**WRITTEN REQUEST:** Reproduce all of the material word for word.

**COLLECTED MATERIAL:**
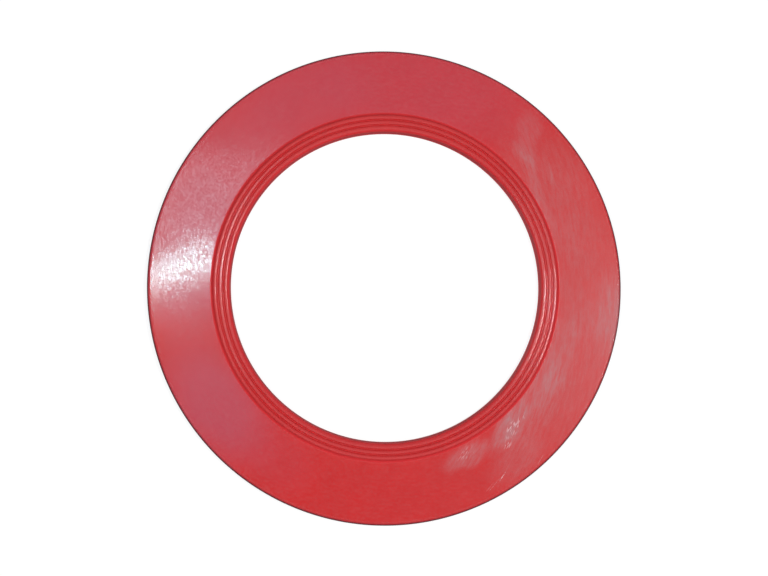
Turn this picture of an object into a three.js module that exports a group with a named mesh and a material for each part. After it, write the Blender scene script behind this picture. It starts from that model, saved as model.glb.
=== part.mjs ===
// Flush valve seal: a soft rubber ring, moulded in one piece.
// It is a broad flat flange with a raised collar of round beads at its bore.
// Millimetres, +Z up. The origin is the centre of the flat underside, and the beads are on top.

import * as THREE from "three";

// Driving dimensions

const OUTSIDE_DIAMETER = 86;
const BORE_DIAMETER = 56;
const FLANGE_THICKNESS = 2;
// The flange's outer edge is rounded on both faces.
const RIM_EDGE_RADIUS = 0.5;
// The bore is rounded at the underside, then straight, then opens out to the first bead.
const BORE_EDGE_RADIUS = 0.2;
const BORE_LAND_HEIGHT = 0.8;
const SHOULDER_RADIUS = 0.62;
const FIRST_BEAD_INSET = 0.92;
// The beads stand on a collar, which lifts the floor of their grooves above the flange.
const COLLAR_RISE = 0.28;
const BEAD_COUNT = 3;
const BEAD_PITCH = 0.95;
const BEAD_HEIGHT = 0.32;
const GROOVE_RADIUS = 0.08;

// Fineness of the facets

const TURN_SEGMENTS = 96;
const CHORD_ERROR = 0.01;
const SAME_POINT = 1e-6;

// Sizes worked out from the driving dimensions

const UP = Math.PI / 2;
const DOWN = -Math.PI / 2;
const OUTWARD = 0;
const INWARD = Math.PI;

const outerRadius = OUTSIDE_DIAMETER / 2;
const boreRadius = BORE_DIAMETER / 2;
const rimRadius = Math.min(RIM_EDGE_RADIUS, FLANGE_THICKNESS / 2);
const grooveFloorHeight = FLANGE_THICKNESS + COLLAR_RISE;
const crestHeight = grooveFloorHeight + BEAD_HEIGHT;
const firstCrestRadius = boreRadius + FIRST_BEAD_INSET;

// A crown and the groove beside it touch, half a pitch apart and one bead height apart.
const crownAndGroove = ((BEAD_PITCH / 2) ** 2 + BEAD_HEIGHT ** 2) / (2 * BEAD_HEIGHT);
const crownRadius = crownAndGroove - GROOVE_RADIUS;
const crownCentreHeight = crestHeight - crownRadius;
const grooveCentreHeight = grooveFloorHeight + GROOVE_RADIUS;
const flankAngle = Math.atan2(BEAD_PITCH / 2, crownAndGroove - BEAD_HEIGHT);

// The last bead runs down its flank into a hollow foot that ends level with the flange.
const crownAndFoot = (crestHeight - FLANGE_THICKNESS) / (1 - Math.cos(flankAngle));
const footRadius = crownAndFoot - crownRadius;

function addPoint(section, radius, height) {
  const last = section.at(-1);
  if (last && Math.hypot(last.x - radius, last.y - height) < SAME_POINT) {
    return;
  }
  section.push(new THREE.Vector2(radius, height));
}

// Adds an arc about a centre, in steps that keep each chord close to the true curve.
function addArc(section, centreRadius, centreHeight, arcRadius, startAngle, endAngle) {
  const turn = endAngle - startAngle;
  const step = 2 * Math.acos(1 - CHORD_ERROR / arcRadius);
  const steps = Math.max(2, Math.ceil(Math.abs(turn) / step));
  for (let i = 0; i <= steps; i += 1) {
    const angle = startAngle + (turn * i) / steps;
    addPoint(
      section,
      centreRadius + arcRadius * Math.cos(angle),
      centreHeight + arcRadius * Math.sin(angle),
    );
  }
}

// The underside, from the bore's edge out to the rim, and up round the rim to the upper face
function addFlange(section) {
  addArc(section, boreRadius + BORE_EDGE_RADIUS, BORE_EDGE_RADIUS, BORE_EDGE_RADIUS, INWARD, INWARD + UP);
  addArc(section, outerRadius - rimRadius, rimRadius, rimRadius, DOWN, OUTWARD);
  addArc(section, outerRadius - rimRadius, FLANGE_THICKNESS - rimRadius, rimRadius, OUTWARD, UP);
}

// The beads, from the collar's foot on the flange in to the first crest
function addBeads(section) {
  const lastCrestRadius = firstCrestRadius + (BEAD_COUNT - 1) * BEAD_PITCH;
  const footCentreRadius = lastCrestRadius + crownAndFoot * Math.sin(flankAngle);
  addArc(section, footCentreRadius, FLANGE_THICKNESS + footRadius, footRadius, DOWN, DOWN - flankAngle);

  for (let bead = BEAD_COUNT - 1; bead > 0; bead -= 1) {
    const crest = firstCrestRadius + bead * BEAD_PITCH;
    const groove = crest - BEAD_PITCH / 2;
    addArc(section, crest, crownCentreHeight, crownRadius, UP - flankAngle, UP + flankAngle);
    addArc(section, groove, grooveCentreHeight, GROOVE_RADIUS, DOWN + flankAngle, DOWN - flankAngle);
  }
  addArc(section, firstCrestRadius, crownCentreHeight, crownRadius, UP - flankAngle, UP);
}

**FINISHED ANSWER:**
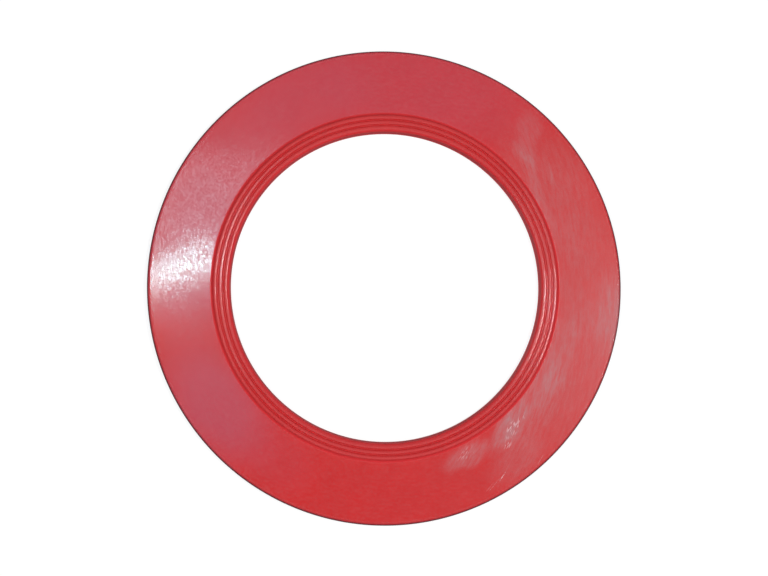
Turn this picture of an object into a three.js module that exports a group with a named mesh and a material for each part. After it, write the Blender scene script behind this picture. It starts from that model, saved as model.glb.
=== part.mjs ===
// Flush valve seal: a soft rubber ring, moulded in one piece.
// It is a broad flat flange with a raised collar of round beads at its bore.
// Millimetres, +Z up. The origin is the centre of the flat underside, and the beads are on top.

import * as THREE from "three";

// Driving dimensions

const OUTSIDE_DIAMETER = 86;
const BORE_DIAMETER = 56;
const FLANGE_THICKNESS = 2;
// The flange's outer edge is rounded on both faces.
const RIM_EDGE_RADIUS = 0.5;
// The bore is rounded at the underside, then straight, then opens out to the first bead.
const BORE_EDGE_RADIUS = 0.2;
const BORE_LAND_HEIGHT = 0.8;
const SHOULDER_RADIUS = 0.62;
const FIRST_BEAD_INSET = 0.92;
// The beads stand on a collar, which lifts the floor of their grooves above the flange.
const COLLAR_RISE = 0.28;
const BEAD_COUNT = 3;
const BEAD_PITCH = 0.95;
const BEAD_HEIGHT = 0.32;
const GROOVE_RADIUS = 0.08;

// Fineness of the facets

const TURN_SEGMENTS = 96;
const CHORD_ERROR = 0.01;
const SAME_POINT = 1e-6;

// Sizes worked out from the driving dimensions

const UP = Math.PI / 2;
const DOWN = -Math.PI / 2;
const OUTWARD = 0;
const INWARD = Math.PI;

const outerRadius = OUTSIDE_DIAMETER / 2;
const boreRadius = BORE_DIAMETER / 2;
const rimRadius = Math.min(RIM_EDGE_RADIUS, FLANGE_THICKNESS / 2);
const grooveFloorHeight = FLANGE_THICKNESS + COLLAR_RISE;
const crestHeight = grooveFloorHeight + BEAD_HEIGHT;
const firstCrestRadius = boreRadius + FIRST_BEAD_INSET;

// A crown and the groove beside it touch, half a pitch apart and one bead height apart.
const crownAndGroove = ((BEAD_PITCH / 2) ** 2 + BEAD_HEIGHT ** 2) / (2 * BEAD_HEIGHT);
const crownRadius = crownAndGroove - GROOVE_RADIUS;
const crownCentreHeight = crestHeight - crownRadius;
const grooveCentreHeight = grooveFloorHeight + GROOVE_RADIUS;
const flankAngle = Math.atan2(BEAD_PITCH / 2, crownAndGroove - BEAD_HEIGHT);

// The last bead runs down its flank into a hollow foot that ends level with the flange.
const crownAndFoot = (crestHeight - FLANGE_THICKNESS) / (1 - Math.cos(flankAngle));
const footRadius = crownAndFoot - crownRadius;

function addPoint(section, radius, height) {
  const last = section.at(-1);
  if (last && Math.hypot(last.x - radius, last.y - height) < SAME_POINT) {
    return;
  }
  section.push(new THREE.Vector2(radius, height));
}

// Adds an arc about a centre, in steps that keep each chord close to the true curve.
function addArc(section, centreRadius, centreHeight, arcRadius, startAngle, endAngle) {
  const turn = endAngle - startAngle;
  const step = 2 * Math.acos(1 - CHORD_ERROR / arcRadius);
  const steps = Math.max(2, Math.ceil(Math.abs(turn) / step));
  for (let i = 0; i <= steps; i += 1) {
    const angle = startAngle + (turn * i) / steps;
    addPoint(
      section,
      centreRadius + arcRadius * Math.cos(angle),
      centreHeight + arcRadius * Math.sin(angle),
    );
  }
}

// The underside, from the bore's edge out to the rim, and up round the rim to the upper face
function addFlange(section) {
  addArc(section, boreRadius + BORE_EDGE_RADIUS, BORE_EDGE_RADIUS, BORE_EDGE_RADIUS, INWARD, INWARD + UP);
  addArc(section, outerRadius - rimRadius, rimRadius, rimRadius, DOWN, OUTWARD);
  addArc(section, outerRadius - rimRadius, FLANGE_THICKNESS - rimRadius, rimRadius, OUTWARD, UP);
}

// The beads, from the collar's foot on the flange in to the first crest
function addBeads(section) {
  const lastCrestRadius = firstCrestRadius + (BEAD_COUNT - 1) * BEAD_PITCH;
  const footCentreRadius = lastCrestRadius + crownAndFoot * Math.sin(flankAngle);
  addArc(section, footCentreRadius, FLANGE_THICKNESS + footRadius, footRadius, DOWN, DOWN - flankAngle);

  for (let bead = BEAD_COUNT - 1; bead > 0; bead -= 1) {
    const crest = firstCrestRadius + bead * BEAD_PITCH;
    const groove = crest - BEAD_PITCH / 2;
    addArc(section, crest, crownCentreHeight, crownRadius, UP - flankAngle, UP + flankAngle);
    addArc(section, groove, grooveCentreHeight, GROOVE_RADIUS, DOWN + flankAngle, DOWN - flankAngle);
  }
  addArc(section, firstCrestRadius, crownCentreHeight, crownRadius, UP - flankAngle, UP);
}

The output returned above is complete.